Postscript to yesterday’s thoughts on Julian Barnes and ebooks: I also wrote an email to the Evening Standard making roughly the same points, and they printed it.

Actually, I only wrote it because the Standard asked me to, on Twitter, after I Tweeted about the subject. I obliged, partly because I thought what I had to say re ebooks helping dyslexics needed to be spread to counteract a lot of knee-jerk negativity, but also because I just like to be helpful. I don’t know if this is how letters pages now work, with staff actively soliciting contributions, but at least it was my own words. There’s a sense that people are satisfied Having Their Say all over the internet – Twitter, Facebook, comments boxes, forums – and the idea of writing such comments in an email to a newspaper now seems curiously redundant.

***

Today: to the NFT, or the BFI Southbank as it’s now rebranded, even though the actual screens are still called NFT1, NFT2 and so on. I pay my first visit to its Mediatheque, a wonderful drop-in area where one can book a session at a booth with headphones and watch a rare film or programme from the BFI’s archive. I choose a superb Angela Carter ‘Omnibus’ documentary from the early 90s, and a bit of  Inappropriate Behaviour, an intriguing 80s TV film by Andrew Davies, with Charlotte Coleman as a troubled lesbian horserider (of course). The BFI’s Mediatheque is absolutely free – no membership or deposit required.

Then: to the afternoon screening of Lawrence Of Belgravia, the full length documentary about the eccentric, surname-less frontman of the bands Felt, Denim and Go-Kart Mozart. Beautifully made, if rather sad. The central theme is his lack of commercial success and life on benefits in a council flat (when he’s not being evicted), despite decades of critical acclaim and endorsement by The Smiths, St Etienne, Belle & Sebastian, Pulp and so on. The film itself, however, has already done well: its three screenings at the London Film Festival have sold out, with a fourth added due to demand. The festival’s programmer introduces the film, and it turns out he’s a serious fan of Lawrence’s music. A woman in front of me confesses that she had no idea who Lawrence was, but saw the film in the festival brochure and was interested enough to buy a ticket.

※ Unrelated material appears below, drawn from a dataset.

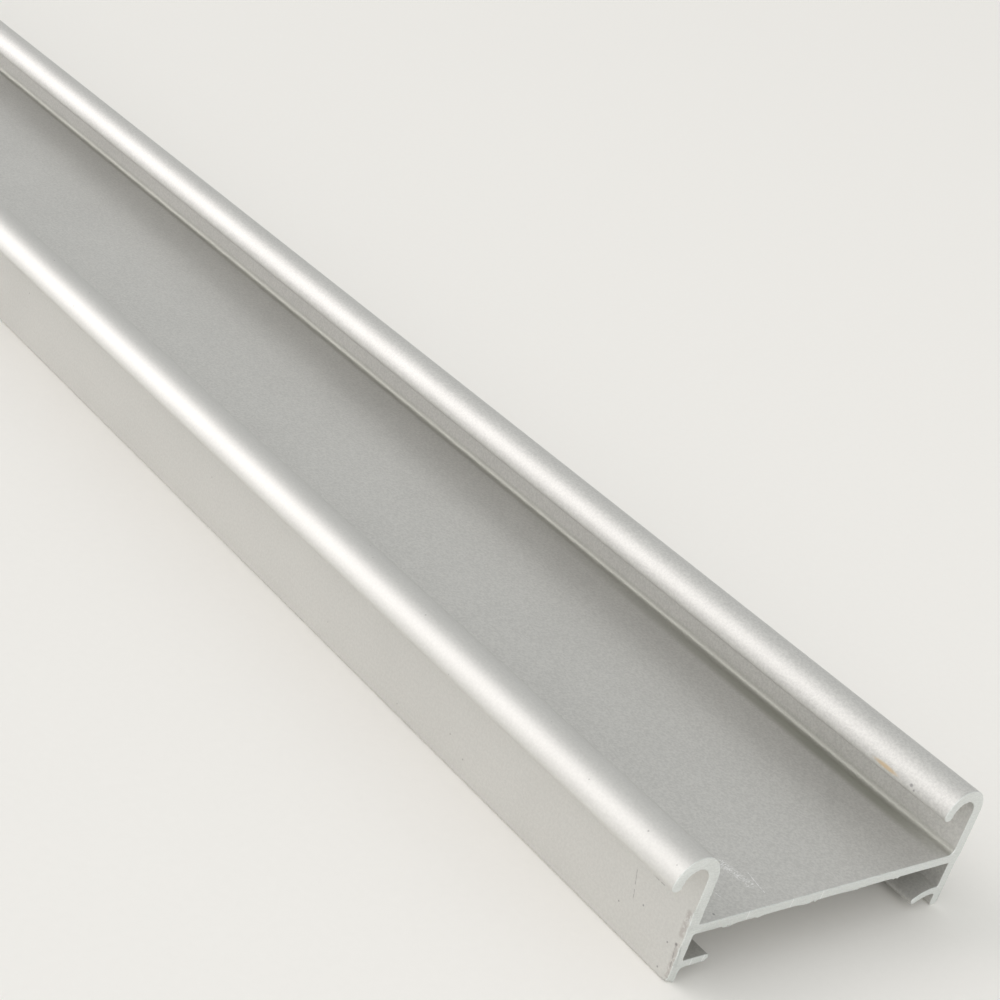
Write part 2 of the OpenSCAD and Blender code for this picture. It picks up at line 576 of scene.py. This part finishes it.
def on_left_face(place):
    """1 on the left flange's outer face and to its left, 0 elsewhere."""
    return (0 - place.axis(0)).ramp(-LEFT_X - 0.3, -LEFT_X - 0.1)


def dark_marks(place):
    """The dark specks, nicks and thin scratches, mostly on the left flange's outer face."""
    broken = noise(place, BREAKS_PER_MM).ramp(0.35, 0.6)
    cells = {"Vector": place, "Scale": SPECKS_PER_MM, "Randomness": 1.0}
    specks = place.node("TexVoronoi", {"feature": "F1"}, cells, output="Distance")
    reach = SPECK_RADIUS * SPECKS_PER_MM
    marks = [SPECK_STRENGTH * specks.ramp(reach, reach / 2) * on_left_face(place)]
    broken_up = DARK_SCRATCH_STRENGTH * broken
    marks += [broken_up * scratch(place, *run, SCRATCH_WIDTH) for run in DARK_SCRATCHES]
    marks += [NICK_STRENGTH * spot(place, middle, (radius,) * 3) for middle, radius in DARK_NICKS]
    return strongest(marks)


def painted_corner_shade(place):
    """Painted shade in the corner between the web and the right flange: an olive band under the hook that
    fades along the stock, and a thin darker line along the whole corner.
    """
    fading = place.axis(1).ramp(*HOOK_SHADE_FADES) * place.axis(1).ramp(*HOOK_SHADE_STARTS)
    on_web = (place.axis(2) - WEB_TOP).ramp(*HOOK_SHADE_HEIGHTS)
    hook_shade = fading * on_web * scratch(place, *HOOK_SHADE_RUN, HOOK_SHADE_WIDTH)
    corner_shade = scratch(place, *CORNER_SHADE_RUN, CORNER_SHADE_WIDTH)
    return strongest([HOOK_SHADE_STRENGTH * hook_shade, CORNER_SHADE_STRENGTH * corner_shade])


def smears(place):
    """The brownish smears along the left flange's sawn edge."""
    ragged = noise(place, SMEAR_BREAKS_PER_MM, detail=3.0).ramp(0.35, 0.6)
    return ragged * strongest([scratch(place, *run) for run in SMEARS])


def satin_aluminium():
    """The drawn faces: fine even satin with faint lines along the stock, its wear, and painted shade in
    the corner under the right hook.
    """
    material, start = new_finish("satin_aluminium")
    place = place_in_mm(start)
    grain = noise(place, GRAIN_PER_MM, detail=2.0, roughness=0.7).ramp(0.3, 0.7)
    grain = 0.5 + (grain - 0.5) * (1 - CALM_ON_LEFT_FACE * on_left_face(place))
    die_lines = noise(place.stretched(*DIE_LINES_PER_MM), 1.0, detail=3.0)
    cloud = noise(place, CLOUDS_PER_MM, detail=2.0)
    tone = grain * 0.5 + die_lines * 0.15 + cloud * 0.3
    colour = mix_colour(SATIN_DARK, SATIN_LIGHT, tone)
    # Painted shade darkens the corner between the web and the right flange.
    colour = mix_colour(colour, PAINTED_SHADE_COLOUR, painted_corner_shade(place))
    colour = mix_colour(colour, SMEAR_COLOUR, smears(place) * SMEAR_STRENGTH)
    stain = spot(place, STAIN_MIDDLE, STAIN_RADII)
    colour = mix_colour(colour, STAIN_COLOUR, stain * STAIN_STRENGTH)
    light = light_marks(place)
    colour = mix_colour(colour, SCUFF_COLOUR, light)
    colour = mix_colour(colour, DARK_COLOUR, dark_marks(place))
    roughness = SATIN_ROUGHNESS + 0.08 * grain + 0.05 * die_lines + 0.15 * light
    lined = bump(die_lines, DIE_LINE_DEPTH, 0.3)
    surface(start, {
        "Base Color": colour,
        "Metallic": METAL,
        "Roughness": roughness,
        "Normal": bump(grain, GRAIN_DEPTH, 1.0, under=lined),
    })
    return material


def sawn_aluminium():
    """The cut ends: matte, with fine lines from the saw and a few light score marks."""
    material, start = new_finish("sawn_aluminium")
    place = place_in_mm(start)
    lines = noise(place.stretched(*SAW_LINES_PER_MM), 1.0, detail=3.0).ramp(0.3, 0.7)
    grain = noise(place, SAWN_GRAIN_PER_MM, detail=2.0).ramp(0.3, 0.7)
    colour = mix_colour(SAWN_DARK, SAWN_LIGHT, 0.5 * lines + 0.5 * grain)
    across = place.stretched(1, 0, 1)
    scores = strongest([scratch(across, (x, 0, low), (x + SCORE_LEAN, 0, high), SCORE_WIDTH)
                        for x, low, high in SAW_SCORES])
    surface(start, {
        "Base Color": mix_colour(colour, SCUFF_COLOUR, scores * SCORE_STRENGTH),
        "Metallic": METAL,
        "Roughness": SAWN_ROUGHNESS + 0.1 * grain,
        "Normal": bump(lines, SAW_LINE_DEPTH, 0.5),
    })
    return material


def floor_paper():
    """Plain matte paper with a faint mottle."""
    material, start = new_finish("floor_paper")
    place = place_in_mm(start)
    fibre = noise(place, FIBRES_PER_MM, detail=3.0)
    surface(start, {
        "Base Color": mix_colour(FLOOR_DARK, FLOOR_LIGHT, fibre),
        "Roughness": FLOOR_ROUGHNESS,
        "Specular IOR Level": 0.1,
    })
    return material


# --- Studio -------------------------------------------------------------------------------------


def light_sky():
    """An even pale sky, a wide soft strip of light along the stock's upper left, and a glow behind."""
    world = bpy.data.worlds.new("studio")
    bpy.context.scene.world = world
    world.use_nodes = True
    world.node_tree.nodes.clear()
    start = Signal(world.node_tree)
    heading = start.node("TexCoord", output="Generated")
    across = heading.node("VectorMath", {"operation": "NORMALIZE"}, {0: heading.stretched(1, 0, 1)})
    turn = math.radians(STRIP_TURN)
    toward_strip = across.dot((math.cos(turn), 0, math.sin(turn)))
    toward_glow = heading.dot(GLOW_HEADING)
    strip = STRIP * toward_strip.ramp(math.cos(math.radians(STRIP_HALF_WIDTH)), 1.0)
    glow = GLOW * toward_glow.ramp(math.cos(math.radians(GLOW_HALF_WIDTH)), 1.0)
    lamps = strip + glow
    strength = SKY + lamps
    tint = mix_colour(SKY_TINT, LAMP_TINT, lamps / strength)
    background = start.node("Background", values={"Color": tint, "Strength": strength})
    start.node("OutputWorld", values={"Surface": background})


def add_light(name, place, aim, size, power):
    bpy.ops.object.light_add(type="AREA", location=place)
    light = bpy.context.object
    light.name = name
    light.data.size = size
    light.data.energy = power
    light.rotation_euler = (Vector(aim) - Vector(place)).to_track_quat("-Z", "Y").to_euler()
    light.visible_camera = False


def add_floor():
    bpy.ops.mesh.primitive_plane_add(size=FLOOR_SIZE, location=(0, 0, (FOOT - FLOOR_GAP) * MM))
    floor = bpy.context.object
    floor.name = "studio_floor"
    floor.data.materials.append(floor_paper())


def add_camera():
    bpy.ops.object.camera_add(location=CAMERA_PLACE * MM)
    camera = bpy.context.object
    camera.data.lens = CAMERA_LENS
    camera.data.clip_start = CAMERA_NEAREST * MM
    camera.rotation_mode = "QUATERNION"
    look = (CAMERA_AIM - CAMERA_PLACE).to_track_quat("-Z", "Y")
    camera.rotation_quaternion = look @ Quaternion((0, 0, 1), math.radians(CAMERA_ROLL))
    bpy.context.scene.camera = camera


# --- Scene --------------------------------------------------------------------------------------


profile = build_profile()
profile.data.materials.append(satin_aluminium())
profile.data.materials.append(sawn_aluminium())
for face in profile.data.polygons:
    if abs(face.normal.y) > SQUARE_TO_END:
        face.material_index = 1
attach(profile, "root")
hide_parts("profile")

add_floor()
light_sky()
add_light("front_fill", FILL_PLACE, FILL_AIM, FILL_SIZE, FILL_POWER)
add_camera()
bpy.context.scene.view_settings.view_transform = "Standard"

It certainly has the Captain Scott factor – the British love a tale of failure (or of success tinged with sadness, eg Kenneth Williams), added, perhaps, to the Syd Barrett factor – the image of a crazy old cult rock icon moping around the shops.

As one of the interviewers in the film says, maybe the film will finally make Lawrence a proper star. Or at least get him off the dole.

I say hello to Bob Stanley (and tell him that my degree course is studying the St Etienne film Finisterre), Tim from Baxendale and Harvey Williams, who says he saw my brother playing in Roddy Frame’s band.

Lawrence still refuses to do the most obvious thing of these reunion-saturated times – reform the now much-revered Felt and perform all the old songs – even though it would make a lot of people happy and – surely – would finally enable him to make a living from his talent.  Still, I admire his defiance, and make a note to buy the new Go Kart Mozart album when it comes out. Jan 2012 apparently.

***

Evening – lecture on Oliver Twist at Birkbeck, followed by workshop on literary research – at UCL’s medical lecture hall, for some reason. Large painting of what looks like a Victorian vivisection class on the wall. Also: at one side of the blackboard is a working dentist’s chair.

Memo to self: always eat before a lecture. Rumbling stomachs take on an embarrassing level of amplification in a big room with only one person speaking. Particularly ironic during a talk on the little boy who asked for more.